Higher Treasury Yields Are Raising Borrowing Costs Across Consumer Portfolios
The larger risk is not simply gasoline prices or airline costs. Rising Treasury yields influence mortgage rates, credit-card borrowing costs, auto financing, and equity valuations simultaneously.
Companies dependent on cheap financing, including speculative technology firms, leveraged real estate operators, and debt-heavy consumer businesses, become increasingly vulnerable if Treasury yields remain elevated. Businesses generating strong free cash flow with lower refinancing needs are better positioned to absorb tighter financial conditions.

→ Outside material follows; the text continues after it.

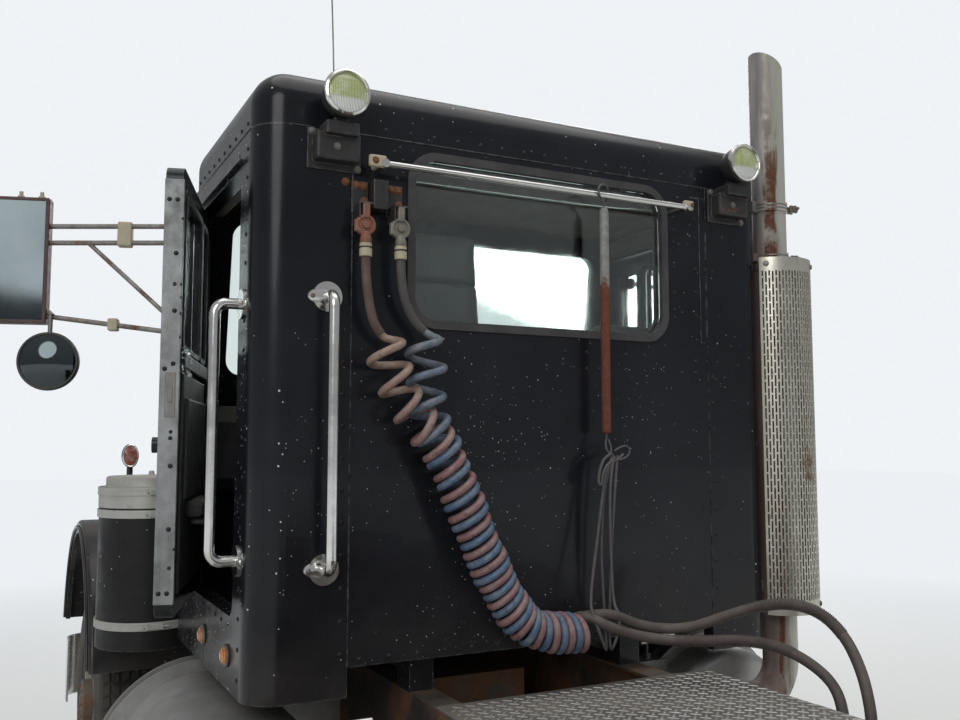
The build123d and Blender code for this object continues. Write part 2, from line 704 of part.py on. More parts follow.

Retail investors should avoid trying to trade short-term currency intervention headlines because official actions remain highly unpredictable. Japan declined to confirm whether intervention had already occurred despite traders closely monitoring the 160 yen threshold. Instead, investors should evaluate portfolio exposure to rising financing costs across both equities and fixed income.
This Treasury-Yield Thesis Fails if Japan Stabilizes the Yen Without Selling Treasuries
This analysis assumes the yen remains under pressure as elevated energy prices and geopolitical uncertainty sustain demand for the US dollar.
The thesis weakens if Japan stabilizes the yen primarily through cash liquidity and maturing reserve assets without materially selling Treasuries. It would also weaken if US bond yields decline sustainably despite continued currency volatility and elevated oil prices.
Investors should monitor three indicators daily: the USD/JPY exchange rate near 160, US 10-year Treasury yields, and official commentary from Japan’s Finance Ministry. If Treasury yields rise sharply alongside renewed yen weakness, markets may begin pricing the risk of broader sovereign-debt instability rather than only energy inflation.